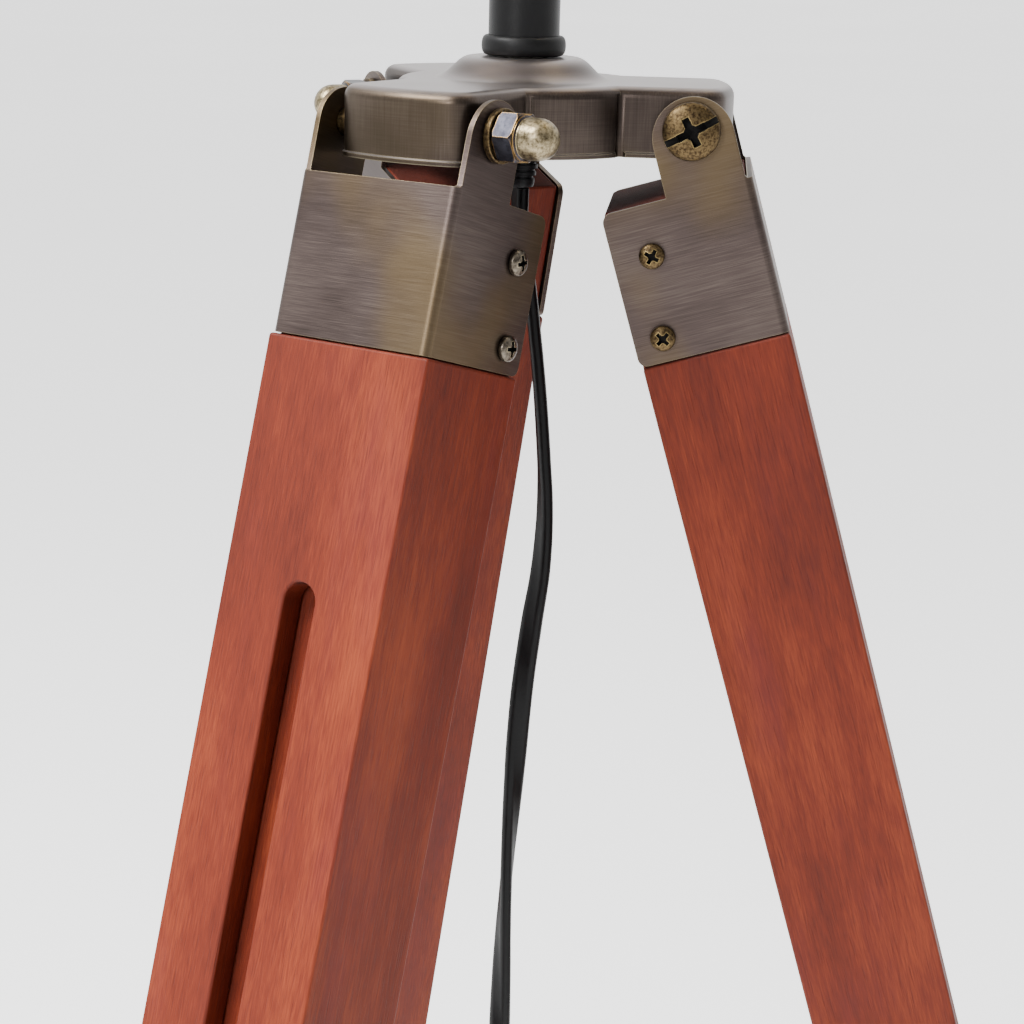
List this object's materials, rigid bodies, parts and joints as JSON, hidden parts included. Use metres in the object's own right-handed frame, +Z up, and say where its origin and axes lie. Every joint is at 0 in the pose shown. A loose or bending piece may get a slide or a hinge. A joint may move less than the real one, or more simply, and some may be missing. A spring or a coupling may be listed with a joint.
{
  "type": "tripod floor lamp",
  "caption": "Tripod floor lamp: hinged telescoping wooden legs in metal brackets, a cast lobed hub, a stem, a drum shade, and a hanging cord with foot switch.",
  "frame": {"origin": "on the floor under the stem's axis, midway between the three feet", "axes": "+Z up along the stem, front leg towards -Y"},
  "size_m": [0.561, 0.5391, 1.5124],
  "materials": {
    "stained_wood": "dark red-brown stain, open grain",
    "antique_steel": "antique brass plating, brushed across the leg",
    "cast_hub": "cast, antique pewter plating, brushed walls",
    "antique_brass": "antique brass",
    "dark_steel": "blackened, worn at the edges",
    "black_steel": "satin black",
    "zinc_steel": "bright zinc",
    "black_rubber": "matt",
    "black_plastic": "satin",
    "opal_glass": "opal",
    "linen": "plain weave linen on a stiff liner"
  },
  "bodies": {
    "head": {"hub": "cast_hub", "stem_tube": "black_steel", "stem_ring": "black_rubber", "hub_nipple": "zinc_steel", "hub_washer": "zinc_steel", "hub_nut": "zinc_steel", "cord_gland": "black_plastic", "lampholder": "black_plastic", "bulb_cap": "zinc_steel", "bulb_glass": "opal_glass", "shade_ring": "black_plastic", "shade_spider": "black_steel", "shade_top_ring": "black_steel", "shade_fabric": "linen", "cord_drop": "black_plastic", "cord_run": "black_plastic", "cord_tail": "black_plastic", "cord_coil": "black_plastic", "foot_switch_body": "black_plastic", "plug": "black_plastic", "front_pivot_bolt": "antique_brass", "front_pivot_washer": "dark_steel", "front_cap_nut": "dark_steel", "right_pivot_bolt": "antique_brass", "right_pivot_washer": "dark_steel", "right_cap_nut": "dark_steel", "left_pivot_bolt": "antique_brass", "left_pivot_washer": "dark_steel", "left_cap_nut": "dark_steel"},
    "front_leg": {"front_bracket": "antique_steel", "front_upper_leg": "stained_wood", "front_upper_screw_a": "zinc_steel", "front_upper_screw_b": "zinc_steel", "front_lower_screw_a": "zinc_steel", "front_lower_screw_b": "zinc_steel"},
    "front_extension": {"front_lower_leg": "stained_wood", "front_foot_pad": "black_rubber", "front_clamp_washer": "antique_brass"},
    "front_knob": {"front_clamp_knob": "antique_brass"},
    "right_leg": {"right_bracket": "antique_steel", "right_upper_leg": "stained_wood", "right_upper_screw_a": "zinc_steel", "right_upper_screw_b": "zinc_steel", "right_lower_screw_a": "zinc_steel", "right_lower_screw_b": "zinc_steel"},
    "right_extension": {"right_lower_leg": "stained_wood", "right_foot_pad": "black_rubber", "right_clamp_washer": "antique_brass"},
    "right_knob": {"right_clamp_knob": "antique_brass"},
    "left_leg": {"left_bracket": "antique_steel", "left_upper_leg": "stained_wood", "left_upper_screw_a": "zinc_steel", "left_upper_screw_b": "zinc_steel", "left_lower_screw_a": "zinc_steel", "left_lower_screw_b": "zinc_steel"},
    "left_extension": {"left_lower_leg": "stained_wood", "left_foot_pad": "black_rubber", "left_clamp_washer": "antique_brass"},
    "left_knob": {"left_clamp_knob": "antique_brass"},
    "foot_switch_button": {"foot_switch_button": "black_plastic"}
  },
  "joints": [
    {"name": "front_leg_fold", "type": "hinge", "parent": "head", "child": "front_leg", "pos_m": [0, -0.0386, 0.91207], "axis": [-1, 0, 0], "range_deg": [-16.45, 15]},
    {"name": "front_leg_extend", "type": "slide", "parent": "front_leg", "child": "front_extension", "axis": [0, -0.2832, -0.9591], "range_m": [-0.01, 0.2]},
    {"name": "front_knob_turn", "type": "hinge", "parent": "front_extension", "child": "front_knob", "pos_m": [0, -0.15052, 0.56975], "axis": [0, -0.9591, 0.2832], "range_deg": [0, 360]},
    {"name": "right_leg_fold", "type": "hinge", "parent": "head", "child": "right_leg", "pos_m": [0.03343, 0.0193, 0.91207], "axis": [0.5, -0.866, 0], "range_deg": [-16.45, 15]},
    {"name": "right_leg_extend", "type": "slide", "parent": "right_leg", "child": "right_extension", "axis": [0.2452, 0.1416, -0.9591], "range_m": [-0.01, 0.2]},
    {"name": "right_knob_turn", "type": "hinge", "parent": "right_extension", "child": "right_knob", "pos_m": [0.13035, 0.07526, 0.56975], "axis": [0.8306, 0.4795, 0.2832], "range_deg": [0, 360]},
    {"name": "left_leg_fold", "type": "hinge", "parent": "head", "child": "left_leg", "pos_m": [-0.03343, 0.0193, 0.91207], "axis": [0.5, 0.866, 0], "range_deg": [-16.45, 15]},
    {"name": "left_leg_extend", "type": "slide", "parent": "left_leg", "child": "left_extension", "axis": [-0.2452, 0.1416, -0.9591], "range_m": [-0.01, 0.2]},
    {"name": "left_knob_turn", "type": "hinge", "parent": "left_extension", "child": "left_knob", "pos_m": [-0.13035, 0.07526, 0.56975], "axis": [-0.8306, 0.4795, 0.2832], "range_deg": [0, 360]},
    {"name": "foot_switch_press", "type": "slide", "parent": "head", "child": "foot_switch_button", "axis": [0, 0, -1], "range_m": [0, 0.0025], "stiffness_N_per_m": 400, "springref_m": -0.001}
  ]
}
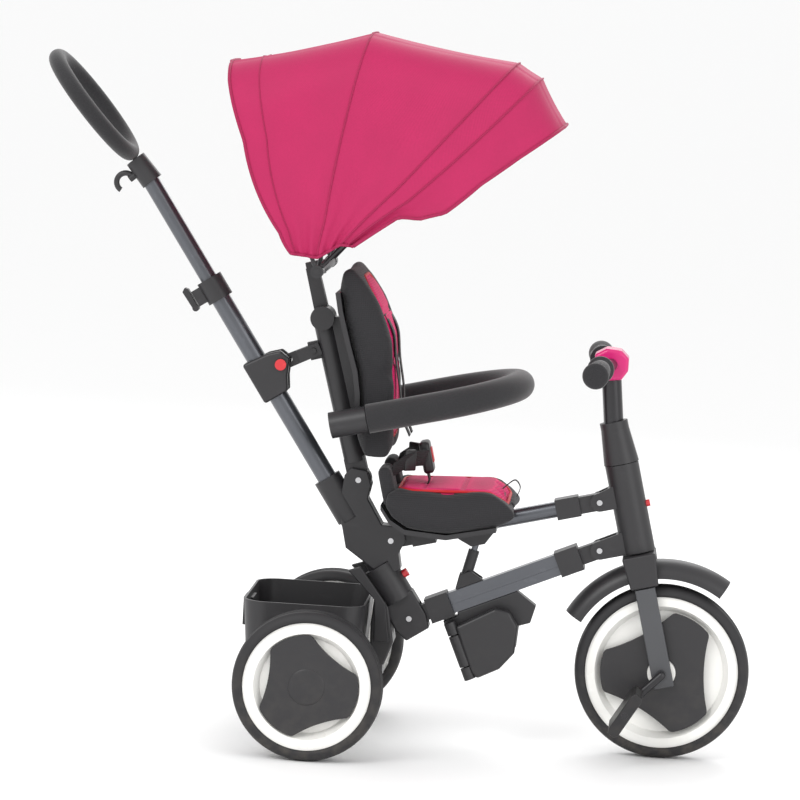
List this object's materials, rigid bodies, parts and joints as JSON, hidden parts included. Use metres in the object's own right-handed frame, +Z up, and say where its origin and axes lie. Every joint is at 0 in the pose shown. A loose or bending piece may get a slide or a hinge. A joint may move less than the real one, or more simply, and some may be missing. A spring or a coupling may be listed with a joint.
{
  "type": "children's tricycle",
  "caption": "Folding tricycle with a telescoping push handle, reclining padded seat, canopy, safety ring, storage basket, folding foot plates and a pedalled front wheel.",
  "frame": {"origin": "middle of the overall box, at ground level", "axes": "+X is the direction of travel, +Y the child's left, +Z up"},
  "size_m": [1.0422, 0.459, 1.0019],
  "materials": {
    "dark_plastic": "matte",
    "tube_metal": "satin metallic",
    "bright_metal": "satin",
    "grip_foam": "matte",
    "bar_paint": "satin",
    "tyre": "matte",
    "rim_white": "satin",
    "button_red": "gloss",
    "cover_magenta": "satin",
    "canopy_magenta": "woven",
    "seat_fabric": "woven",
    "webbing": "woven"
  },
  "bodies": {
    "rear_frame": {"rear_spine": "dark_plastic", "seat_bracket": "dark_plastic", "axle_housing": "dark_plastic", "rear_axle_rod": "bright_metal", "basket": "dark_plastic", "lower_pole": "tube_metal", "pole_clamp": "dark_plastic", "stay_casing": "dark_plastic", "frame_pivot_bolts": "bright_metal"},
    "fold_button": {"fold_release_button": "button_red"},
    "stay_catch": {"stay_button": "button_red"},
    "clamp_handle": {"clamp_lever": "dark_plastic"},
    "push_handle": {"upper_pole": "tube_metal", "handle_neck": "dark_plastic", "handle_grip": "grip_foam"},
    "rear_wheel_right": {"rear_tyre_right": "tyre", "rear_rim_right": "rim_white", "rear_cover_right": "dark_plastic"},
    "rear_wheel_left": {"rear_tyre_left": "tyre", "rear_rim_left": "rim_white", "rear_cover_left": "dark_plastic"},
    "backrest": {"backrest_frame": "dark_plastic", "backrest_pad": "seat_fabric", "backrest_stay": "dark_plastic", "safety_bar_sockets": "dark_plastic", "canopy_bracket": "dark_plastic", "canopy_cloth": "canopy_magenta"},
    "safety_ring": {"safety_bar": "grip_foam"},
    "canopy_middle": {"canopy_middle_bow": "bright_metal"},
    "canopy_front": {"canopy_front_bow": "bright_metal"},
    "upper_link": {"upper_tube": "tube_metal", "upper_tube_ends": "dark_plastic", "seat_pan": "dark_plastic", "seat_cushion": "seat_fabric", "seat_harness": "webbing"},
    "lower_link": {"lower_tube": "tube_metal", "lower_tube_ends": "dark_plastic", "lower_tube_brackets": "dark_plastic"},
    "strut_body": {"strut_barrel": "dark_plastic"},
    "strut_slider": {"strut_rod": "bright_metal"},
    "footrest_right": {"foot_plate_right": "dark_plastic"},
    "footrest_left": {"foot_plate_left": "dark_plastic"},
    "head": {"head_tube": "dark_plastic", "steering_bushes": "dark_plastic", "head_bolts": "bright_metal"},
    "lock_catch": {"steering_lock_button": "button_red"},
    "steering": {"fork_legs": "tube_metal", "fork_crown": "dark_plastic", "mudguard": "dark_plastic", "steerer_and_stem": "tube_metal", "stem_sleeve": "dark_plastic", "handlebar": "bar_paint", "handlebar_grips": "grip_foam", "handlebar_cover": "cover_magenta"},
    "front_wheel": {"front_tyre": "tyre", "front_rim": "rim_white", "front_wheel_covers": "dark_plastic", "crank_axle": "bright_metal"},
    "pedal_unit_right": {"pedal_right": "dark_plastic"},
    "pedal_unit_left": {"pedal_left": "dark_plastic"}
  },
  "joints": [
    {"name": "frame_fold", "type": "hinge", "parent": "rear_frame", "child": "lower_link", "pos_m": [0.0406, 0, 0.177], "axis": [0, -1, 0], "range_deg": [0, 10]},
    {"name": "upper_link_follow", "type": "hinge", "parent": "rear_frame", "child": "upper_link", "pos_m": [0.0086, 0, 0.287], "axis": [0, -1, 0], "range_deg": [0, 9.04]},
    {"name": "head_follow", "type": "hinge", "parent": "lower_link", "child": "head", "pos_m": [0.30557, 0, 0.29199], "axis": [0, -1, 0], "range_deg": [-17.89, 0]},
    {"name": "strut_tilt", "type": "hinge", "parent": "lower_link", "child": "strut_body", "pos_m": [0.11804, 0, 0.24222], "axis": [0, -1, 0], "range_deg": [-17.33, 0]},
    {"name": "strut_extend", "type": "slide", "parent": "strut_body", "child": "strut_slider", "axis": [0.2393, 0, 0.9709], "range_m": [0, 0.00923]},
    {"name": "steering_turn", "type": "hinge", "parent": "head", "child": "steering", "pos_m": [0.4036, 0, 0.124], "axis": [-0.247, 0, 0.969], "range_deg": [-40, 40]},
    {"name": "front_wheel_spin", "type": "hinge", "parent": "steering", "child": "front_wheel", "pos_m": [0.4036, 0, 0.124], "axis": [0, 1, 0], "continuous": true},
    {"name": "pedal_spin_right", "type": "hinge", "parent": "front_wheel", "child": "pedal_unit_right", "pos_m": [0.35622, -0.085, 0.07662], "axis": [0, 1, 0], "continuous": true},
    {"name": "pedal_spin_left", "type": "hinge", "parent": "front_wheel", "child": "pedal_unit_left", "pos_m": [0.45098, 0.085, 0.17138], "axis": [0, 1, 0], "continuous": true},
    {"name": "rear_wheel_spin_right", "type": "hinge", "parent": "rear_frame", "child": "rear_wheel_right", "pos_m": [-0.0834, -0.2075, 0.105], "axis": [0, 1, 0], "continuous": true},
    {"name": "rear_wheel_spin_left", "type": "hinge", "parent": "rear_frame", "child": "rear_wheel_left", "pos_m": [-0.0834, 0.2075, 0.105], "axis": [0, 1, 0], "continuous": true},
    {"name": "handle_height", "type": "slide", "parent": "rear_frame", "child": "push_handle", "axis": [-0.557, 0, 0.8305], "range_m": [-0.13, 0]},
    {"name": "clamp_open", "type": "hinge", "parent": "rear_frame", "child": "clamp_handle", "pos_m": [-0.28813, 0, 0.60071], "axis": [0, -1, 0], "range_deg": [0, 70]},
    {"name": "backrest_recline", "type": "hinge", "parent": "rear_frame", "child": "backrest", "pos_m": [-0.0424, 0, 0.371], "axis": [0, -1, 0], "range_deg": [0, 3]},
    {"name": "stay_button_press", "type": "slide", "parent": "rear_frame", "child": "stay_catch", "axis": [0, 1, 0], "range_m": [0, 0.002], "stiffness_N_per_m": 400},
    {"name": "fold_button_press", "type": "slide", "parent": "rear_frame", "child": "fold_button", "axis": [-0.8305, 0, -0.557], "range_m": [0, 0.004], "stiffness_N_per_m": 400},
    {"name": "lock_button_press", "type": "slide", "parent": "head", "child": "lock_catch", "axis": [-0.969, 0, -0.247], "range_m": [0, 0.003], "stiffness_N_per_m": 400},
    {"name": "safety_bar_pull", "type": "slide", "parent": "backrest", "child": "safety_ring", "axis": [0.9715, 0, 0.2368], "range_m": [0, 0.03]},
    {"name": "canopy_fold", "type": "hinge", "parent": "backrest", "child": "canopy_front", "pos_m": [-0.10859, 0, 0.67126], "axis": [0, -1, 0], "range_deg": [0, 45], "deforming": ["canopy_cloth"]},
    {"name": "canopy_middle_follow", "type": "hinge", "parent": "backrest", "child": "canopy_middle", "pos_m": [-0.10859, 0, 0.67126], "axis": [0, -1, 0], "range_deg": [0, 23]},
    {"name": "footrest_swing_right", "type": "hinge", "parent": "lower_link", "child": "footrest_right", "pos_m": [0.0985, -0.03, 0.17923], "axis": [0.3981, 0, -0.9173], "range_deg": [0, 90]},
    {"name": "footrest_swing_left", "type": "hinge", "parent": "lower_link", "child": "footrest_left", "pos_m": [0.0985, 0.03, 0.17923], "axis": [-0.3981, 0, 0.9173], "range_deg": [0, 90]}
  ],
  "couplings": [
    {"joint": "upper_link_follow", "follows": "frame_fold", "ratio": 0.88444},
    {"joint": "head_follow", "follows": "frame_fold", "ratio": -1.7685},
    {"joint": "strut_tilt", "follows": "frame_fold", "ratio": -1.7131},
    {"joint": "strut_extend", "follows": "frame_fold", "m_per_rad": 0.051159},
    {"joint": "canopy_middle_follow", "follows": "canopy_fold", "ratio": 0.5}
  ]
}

| PROBLEM DETAILS |
Determine the number of lines in these entries that contain the word "origin", and write only that number.

| RESPONSE |
4